Q. Can you give me a run down on your WEG experience as a whole – what did you do in between what we saw back home, how did you find the overall experience and how has it changed you as a vaulter?

"My WEG experience as a whole was incredible!! Being a member of an Australian vaulting team, that worked together and supported each other was wonderful. I was blessed to have an outstanding lunger, Todd Griffiths, who had also been my training partner in the month leading up to WEG - he too was competing at WEG, for the fourth time in the men’s division. We had a special bond come WEG, and Todd, Moon (the horse) and I were all in sync. I was super fortunate to vault On Lunar Eclipse (Moon), who was unshakable while we were competing and incredibly reliable. Moon’s owner Kim was also super supportive at the competition. She helped out in so many ways including: strapping, warming Moon up, lunging for both Todd and I, riding ...and the list goes on. Finally, I had an amazing groom, Shaina Hammond, who took care of all of Moon’s needs for us while at WEG. I feel very, very fortunate and grateful to have had such an awesome team around me at WEG. 

In the background at WEG I spread my time between many things including:

  • Visualising and meditating
  • Taking care of Moon
  • Training on the barrel and the floor with Ali
  • Socialising with my vaulting family from around the world
  • Watching all of the other very talented vaulters competing at WEG

After competing at WEG it has made me even more determined as a vaulter to strive for my best and to aim that bit higher, so that someday I can be more competitive with the top 15."

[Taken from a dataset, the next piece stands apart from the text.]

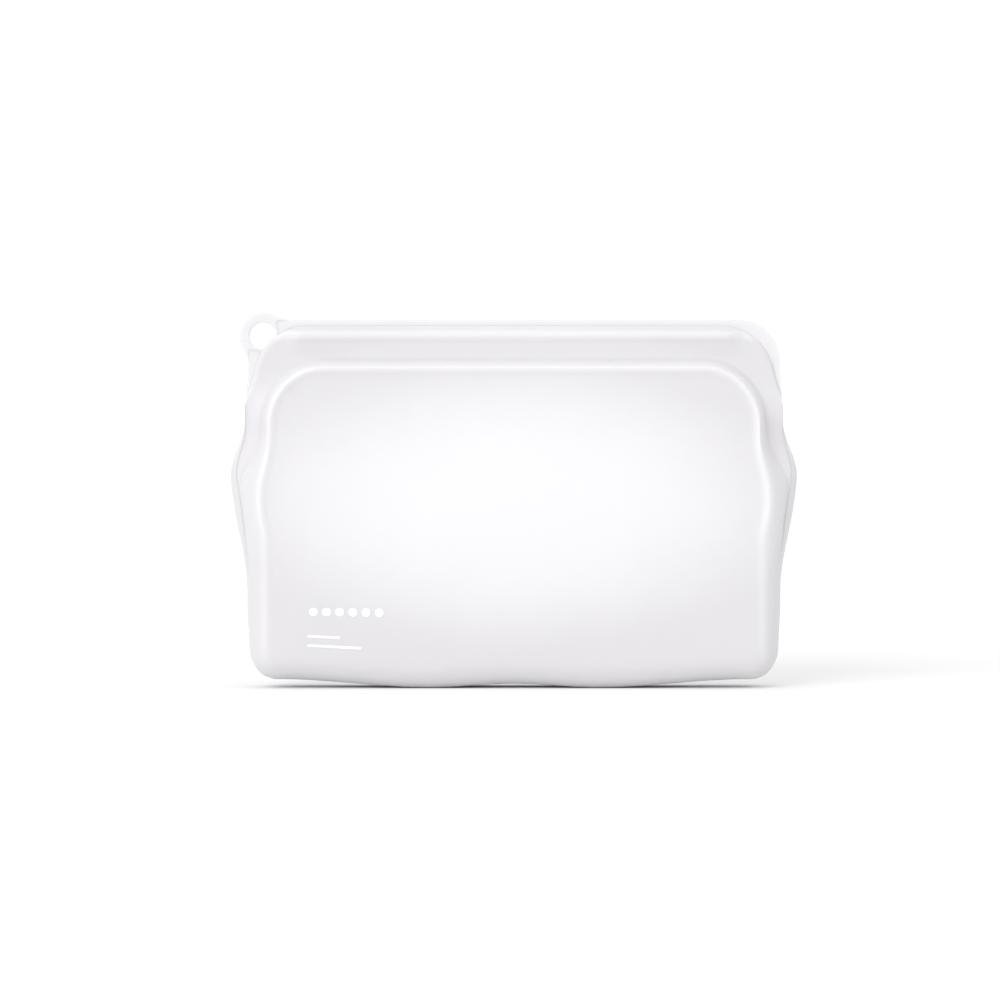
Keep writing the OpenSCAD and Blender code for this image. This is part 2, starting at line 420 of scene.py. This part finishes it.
def silicone(name, gloss, lip=0.0):
    """Frosted platinum silicone with painted light and shade: painted bright and milky in the middle of
    the pocket and painted greyer with shade towards its outline, with painted highlights on the rim
    and the bead and painted light on the neck, faintly cloudy, with the fine blasted grain of its
    mould and dull scuffs where it is handled. lip is how much painted backlight lightens a lip of one layer."""
    # Painted light: the first colour is the painted brightness, the second the painted shade, and the third
    # painted backlight through a lip of one layer; the glow values place the middle of the painted
    # brightness.
    lit_milk, shaded_grey, backlit_single_layer = (0.838, 0.830, 0.848), (0.722, 0.710, 0.732), (0.795, 0.788, 0.805)
    glow_z, glow_half, glow_high = 0.062, 0.130, 0.066
    finish = Finish(bpy.data.materials.new(name))
    from_glow = finish.node("ShaderNodeVectorMath", {"operation": "SUBTRACT"}, {
        0: finish.place, 1: (0, 0, glow_z)})
    apart = finish.node("ShaderNodeVectorMath", {"operation": "MULTIPLY"}, {
        0: from_glow, 1: (1 / glow_half, 0, 1 / glow_high)})
    away = finish.node("ShaderNodeVectorMath", {"operation": "DOT_PRODUCT"}, {
        0: apart, 1: apart}, "Value")
    cloud = finish.noise(26, 2.0)
    mottle = finish.noise(4, 3.0, 0.6)
    grain = finish.noise(0.3, 2.0, 0.6)
    scuffs = finish.range(finish.noise(3.0, 4.0, 0.65, (5, 5, 0.5)), 0.60, 0.74, 0, 1)
    high = finish.node("ShaderNodeSeparateXYZ", {}, {"Vector": finish.place}, "Z")
    off_pocket = beyond(finish, pocket_half - pocket_r, shoulder_z - pocket_r)
    # The neck round the pocket's upper edge, where painted light lifts the colour.
    neck = (finish.range(off_pocket, (pocket_r - 0.5) * MM, (pocket_r + 1.2) * MM, 0, 1)
            * finish.range(high, 0.085, 0.098, 0, 1))
    # Painted highlight along the bead over the seal.
    bead = (finish.range(high, (seal_z - 2.2) * MM, (seal_z - 0.5) * MM, 0, 1)
            * finish.range(high, (seal_z + 0.8) * MM, (seal_z + 2.3) * MM, 1, 0))
    # Painted shade: the colour runs from painted brightness in the middle of the pocket to painted shade
    # towards its outline and bottom, broken up by the cloud and mottle.
    amount = finish.range(away + cloud * 0.12 + mottle * 0.05 - 0.085, 0, 0.62, 0, 1)
    colour = finish.blend(amount, lit_milk, shaded_grey)
    # Painted light: the neck is painted paler towards the middle of the bag.
    colour = finish.blend(neck * finish.range(away, 0.66, 0.98, 0.3, 0), colour, lit_milk)
    # Painted highlight on the bead.
    colour = finish.blend(bead * 0.45, colour, lit_milk)
    # Painted highlight along the crest of the rim, read from the skin's crest attribute.
    pale = finish.node("ShaderNodeAttribute", {"attribute_name": "crest"}, {}, "Fac")
    colour = finish.blend(pale * 0.7, colour, lit_milk)
    if lip:
        # Painted backlight: beyond the front lip's corners the single layer of the back lip and the loop is
        # painted paler, as if light shone through it.
        corner = beyond(finish, skin_edge(front_top, lip_step) - front_r, front_top - front_r)
        painted_backlight = finish.range(corner, (front_r - 0.8) * MM, (front_r + 0.4) * MM, 0, 1)
        colour = finish.blend(painted_backlight * lip, colour, backlit_single_layer)
    finish.link(Base_Color=colour, Roughness=gloss + mottle * 0.12 + scuffs * 0.06)
    soft = finish.bump(mottle, 0.04, 0.2)
    finish.link(Normal=finish.bump(grain, 0.015, 0.3, soft))
    finish.link(IOR=1.41, Subsurface_Weight=0.6, Subsurface_Scale=0.0012,
                Subsurface_Radius=(1.0, 0.95, 0.95), Sheen_Weight=0.25, Sheen_Roughness=0.5)
    return finish.owner


silicone_gloss = 0.40
body_silicone = silicone("frosted silicone", silicone_gloss)

front_skin = make_skin("front_skin", -1)
outer = len(front_skin.data.vertices)
thicken(front_skin)
round_lip(front_skin, -1, outer)
mark_crest_highlight(front_skin)
front_skin.data.materials.append(body_silicone)


def open_like_a_lens(piece, child):
    """The upper part of a skin bends out about its hinge line, most in the middle. The ends of the
    mouth are seamed, so the bend fades to nothing there, and the mouth opens as a lens."""
    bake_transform(piece, "pouch", child, start=(0, 0, 0.038), end=(0, 0, 0.094))
    held = (mouth_half + 6) * MM
    weights = piece.data.attributes["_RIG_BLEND"].data
    for vertex, weight in zip(piece.data.vertices, weights):
        lens = max(0.0, 1 - (vertex.co.x / held) ** 2) ** 1.4
        weight.value *= lens


open_like_a_lens(front_skin, "front_mouth")
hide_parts("front_wall", "front_upper_wall", "front_lip")


# ---- Back skin ----
# The back of the bag is the same sheet of soft silicone turned round. Its lip stands a little
# above the front one as a single layer, painted paler with painted backlight, and the hole of the
# hanging loop goes through its left corner, where the sheet draws back inside the loop's plate.
loop_low, loop_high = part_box("hanging_loop")
ring_r = 8.1
hole_r = 4.5
ring = Vector((loop_low.x / MM + ring_r, loop_high.z / MM - ring_r))


def slanted(x, z):
    """A place near the left corner, seen from the hole: how far inward it is, and how far aside."""
    return (x - ring.x + ring.y - z) / math.sqrt(2), (x - ring.x + z - ring.y) / math.sqrt(2)


back_skin = make_skin("back_skin", 1)
corner_in, corner_aside = slanted(back_r - skin_edge(back_top, 0), back_top - back_r)
clear_r = hole_r + 0.7
for vertex in back_skin.data.vertices:
    x, z = vertex.co.x / MM, vertex.co.z / MM
    inward, aside = slanted(x, z)
    if abs(aside) < 8 and inward < 20:
        lip_edge = corner_in - math.sqrt(back_r ** 2 - (aside - corner_aside) ** 2)
        round_part = min(abs(aside), 0.8 * clear_r)
        hole_edge = math.sqrt(clear_r ** 2 - round_part ** 2) - 4 / 3 * (abs(aside) - round_part)
        shift = max(0.0, hole_edge - lip_edge)
        shift *= (1 - smooth((inward - lip_edge) / 14)) / math.sqrt(2)
        vertex.co = Vector((x + shift, skin_depth(x + shift, z - shift), z - shift)) * MM
outer = len(back_skin.data.vertices)
thicken(back_skin)
round_lip(back_skin, 1, outer)
mark_crest_highlight(back_skin)
# The back lip and the loop carry painted backlight where they stand as a single layer.
lip_silicone = silicone("frosted silicone, single layer, painted backlight", silicone_gloss, 0.9)
back_skin.data.materials.append(lip_silicone)
open_like_a_lens(back_skin, "back_mouth")
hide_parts("back_wall", "back_upper_wall", "back_lip",
            "left_seam_corner", "right_seam_corner")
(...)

Steph After the Individual Compulsary Round at WEG

Steph (right) hugging coach Alicen Divita, with Todd Griffiths (left) after the Individual Compulsary Round at WEG 2018 - Cara Grimshaw 

Q. Once home, did you take any time off or was it business as usual? How was your perspective on the world as a vaulter altered? 

"On returning home I had 3 days in Melbourne to relax and say thanks to my supporter base and was straight back into training, as I was competing at the Australian National Championships a week later. However, the past two and a half months since that competition, I have been taking a break. I went on a family holiday to Bali and have spent time with my family and friends.  I then started back at work. 

The international standard and depth of vaulting is continuing to rise dramatically.  For us Aussies to break into the Top 10 we need to continue to improve in all areas.  I think what Jamie Hocking is doing by relocating to Europe and competing against the best on a regular basis is one way of doing that.  The more we can work together and learn from the best, the better."

Q. What are your aspirations going forward?

"Coming into January 2019 I am ready to go and extremely motivated after my time off. I am excited to get back on the horse and start vaulting again, as well as getting back to the gym. I am also recommencing my university studies next month.

Going forward, I aim to focus on completing my university degree over the next two years. I still have my sights set on WEG 2022 and will be assessing that as a goal after the next two years. In the meantime, I will be continuing to train hard and improve over the next two years, and will be attending local national competitions."